For the party to achieve gender equality it needs to make sure women were preselected in safe seats, so they actually get to parliament, she said.
“Quotas are just the beginning. Many of the women who do get elected are in seats with a margin of less than 10 per cent,” she said.
This is an old debate for the Liberal Party, and the women pushing for change are already being met with resistance.
It is becoming a bitter divide.
On Wednesday Queensland LNP member Andrew Wallace argued against gender targets, telling Sky News the “best candidate should get the job”.
The younger generation also isn’t convinced. Deyi Wu is the first female president of the Young Liberals in 15 years.
She’s staunchly against quotas, believing “if you work hard, you can do it”, but says it is a “critical” time for women, across the political divide to get involved.
“The key thing is to build a critical mass of women within Australian political parties,” Ms Wu told TND.
“It’s easy to walk away or criticise from the outside but breaking the glass ceiling and shifting the perception from within is what creates real change.”
Currently, the Liberals have fewer than 30 per cent female representation across their 74 seats. That dips even more, to about 25 per cent, when the Nationals, the junior party in the Coalition, are included.
The ALP shows a 45 per cent female representation.

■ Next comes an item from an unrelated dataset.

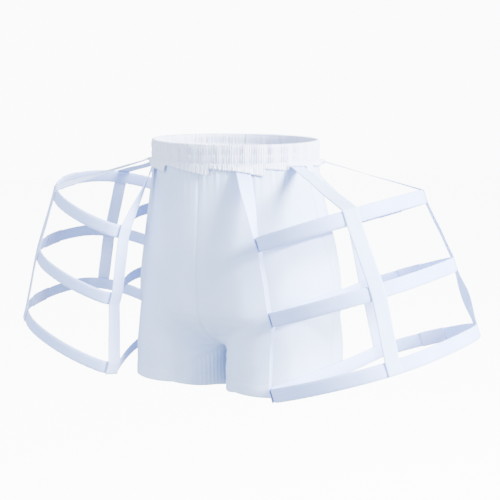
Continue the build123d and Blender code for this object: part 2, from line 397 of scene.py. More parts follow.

This higher quota was born from affirmative action policies for equal gender representation, adopted in 1994.
Associate Professor Chris Wallace, who works with the 50/50 By 2030 Foundation at the University of Canberra, said Labor’s ruling meant the party had less of a culture problem.
“Because the Labor party has a critical mass of women, Labor men know they can’t get away with committing the moronic, misogynistic behaviour that has been exhibited in LNP ranks,” Professor Wallace said.
She said women will continue to be under-represented in the Coalition unless its own women push for quotas – and they have the backing of the Prime Minister.
“The PM being open to it, as he said yesterday, is a very weak and unconvincing position that will lead to nothing changing,” Dr Wallace said.
“He and [Nationals leader] Michael McCormack should have a joint announcement, declaring the beginning of the quota era.
“Their parties would be a lot healthier if they did that.”